Conduct a Business Impact Analysis (BIA): This is the most critical step.
Create Contingency Strategies: Define your approach to recovery.
Develop the Plan: Write down the detailed procedures.
Test, Train, and Exercise: Use tabletop exercises and real-world drills to validate the plan. Don’t just talk about it—have participants role-play and follow the actual steps.
Maintain the Plan: This is a living document. It must be updated as your business, technology, and threats change.
If your ISCP is the roadmap, the Business Impact Analysis (BIA) is the GPS that makes it accurate. An inaccurate BIA will lead you astray when it matters most.
Here’s how a BIA works:
Identify Business Processes: List the critical functions your organization performs (e.g., “Generate customer invoices,” “Process refinery crude oil”).
Determine Tolerable Downtime: For each process, ask: how long can this be down before we face severe consequences? This is your Recovery Time Objective (RTO) target.
Map to System Components: Connect each business process to the specific IT and OT components it relies on (e.g., “The billing process depends on the Oracle database, the main web server, and the domain controller”).

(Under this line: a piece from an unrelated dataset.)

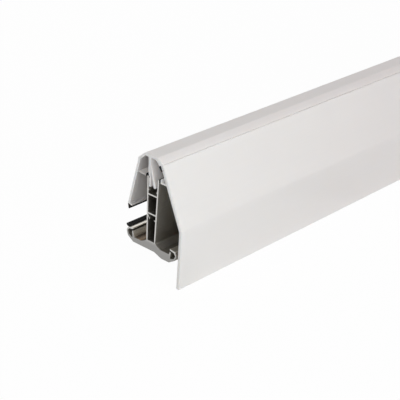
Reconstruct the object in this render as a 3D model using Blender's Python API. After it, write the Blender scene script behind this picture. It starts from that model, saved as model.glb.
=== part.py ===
"""Verge glazing bar: the bar along the side edge of a lean-to roof of plastic sheet.

An aluminium base bar stands on the rafter and carries the sheet on a gasket. A white
cap with a forked stem pushes down into the slot in the top of the bar's web and holds
the sheet from above. A white fascia panel laps over the cap's edge and hides the outer
side. Black rubber seals close the gaps beside the web and behind the lap.

Every piece has one cross section along the whole bar. A section point is a pair
(out, up) in millimetres: out runs towards the fascia (-Y), up is +Z, and the bar runs
along X. The origin is in the middle of the length, on the flat underside, below the web.
"""

import math

import bmesh
import bpy

MM = 0.001

# The whole bar
LENGTH = 600.0              # cut length
CLEARANCE = 0.35            # gap between two pieces that touch in the real bar
CORNER_STEPS = 4            # flats in each rounded corner

# Base bar: web
WEB_FOOT_WIDTH = 10.5       # over both walls, where they meet the flange
WEB_TOP_WIDTH = 13.5        # over both walls, at the top of the slot
WEB_WALL = 1.4
WEB_FOOT = 7.8              # height of the foot above the underside
WEB_TOP = 68.5
WEB_FLOOR = 8.8             # top of the floor inside the web
LOWER_CROSSWALL = 34.4      # middle of the wall above the screw port
CROSSWALL = 1.3             # thickness of the crosswalls
SLOT_DEPTH = 15.75          # from the web's top edge down to the slot's floor
TOOTH_DROP = 11.1           # from the web's top edge down to the catch teeth
TOOTH_HEIGHT = 1.9
TOOTH_DEPTH = 1.0

# Base bar: screw port under the lower crosswall
PORT_WIDTH = 4.3
PORT_DROP = 4.4             # from the crosswall's underside down to the fins' tips
PORT_FIN = 1.2              # thickness of its fins
PORT_FIN_ROOT = 0.8         # from the crosswall's underside down to the sloping fin's root

# Base bar: flange
FLANGE_TOP = 4.8
COVE_END = 11.5             # where the cove beside the web meets the flange
UNDERSIDE_FRONT = 4.5       # the flat underside ends here on the fascia side
STEP_END = 13.0             # the underside is down at its lower level from here
FRONT_DROP = 3.0            # how much lower the fascia side lies

# Base bar: drain channel along each edge (distances in from the edge, heights)
BACK_REACH = 29.2           # centre line to the edge on the sheet side
FRONT_REACH = 30.3          # centre line to the edge on the fascia side
CHANNEL_BOTTOM_IN = 8.4
CHANNEL_SHOULDER = (1.8, 4.1)
CHANNEL_BELLY = 8.6
LIP_CORNER = (1.7, 12.4)
LIP_TIP = (7.6, 13.3)
LIP = 1.3                   # thickness of lip and outer wall
INNER_LIP_TOP_IN = 6.6
INNER_LIP_FOOT_IN = 8.6
INNER_LIP_GAP = 1.9         # height between the inner lip and the lip above it
INNER_LIP = 1.2
CHANNEL_FLOOR = 3.7

# Gasket on the sheet side's lip
GASKET_OVERHANG = 0.7       # how far its tip stands out past the channel
GASKET_RISE = 2.7           # height of its tip above the lip
GASKET_WIDTH = 3.7          # how far it covers the lip from the edge
GASKET_BACK = 0.8           # thickness at its inner end

# Cap
CAP_WALL = 2.3
CROWN_RISE = 19.4           # from the web's top edge up to the flat top
CROWN_BACK = -10.9          # back end of the flat top
CROWN_FRONT = 3.5           # front end of the flat top
EAVES_OUT = 7.6             # corner over the leg, beyond the flat top's back end
EAVES_DROP = 6.9
EAVES_OVERHANG = 0.45
SHOULDER_OUT = 7.2          # corner above the seam, beyond the flat top's front end
SHOULDER_DROP = 3.6
LEG_FOOT_IN = 0.7           # the leg's foot stands in from the base bar's edge
SHEET_GAP = 15.2            # height between the two gaskets that grip the sheet
FOOT_WIDTH = 4.9            # inward foot that the gasket is bonded to
FOOT_THICKNESS = 1.5
FOOT_FALL = 1.2             # the foot's inner end lies this much lower
STEM_ROOT = -4.8            # middle of the stem where it leaves the crown
STEM_ROOT_WIDTH = 2.7
STEM_BEND_DROP = 5.5        # from the crown's underside down to where the front leg splays
STEM_FORK_DROP = 9.5        # and down to where the two legs part
STEM_LEG = 2.0              # thickness of the straight back leg
STEM_BULB = 2.9             # width of the front leg's rounded tip
STEM_BULB_GAP = 1.5         # between that tip and the slot's wall
STEM_DEPTH = 9.5            # how far the stem reaches into the slot

# Seam where the fascia's top edge laps over the cap
SEAM_DROP = 1.2             # the fascia's top edge lies this far below the cap's corner
SEAM_OUT = 0.2              # and this far out from it
LAP_LEAF = 1.6              # thickness of the fascia's outer leaf
LAP_DEPTH = 4.2             # height of that leaf
SEAM_SEAL_TOP = 2.1         # width of the wedge-shaped seal under the cap's soffit
SEAM_SEAL_TIP = 1.1         # and at its lower end
SEAM_SEAL_LENGTH = 4.8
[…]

Establish a Realistic RTO: Now, for those critical components, determine a realistic RTO. Be honest. Factor in the time it will take to even detect the problem, assemble your team, and bring in vendors. A plan based on wishful thinking is a plan to fail.
Once this BIA is complete, it informs the three core phases of your ISCP: Activation and Notification, Recovery, and Reconstitution (the final restoration phase).
Resilience and restoration are not interchangeable, but they are deeply connected.
Resilience is your overarching strategy to prepare for, withstand, and adapt to any disruption.
Restoration is the specific, planned capability to get your business back to full strength after an incident.
By focusing on your critical business processes and building a robust Information System Contingency Plan (ISCP), you move beyond a reactive stance. You build a program that doesn’t just recover—it endures.
What’s the biggest challenge your organization faces in building resilience?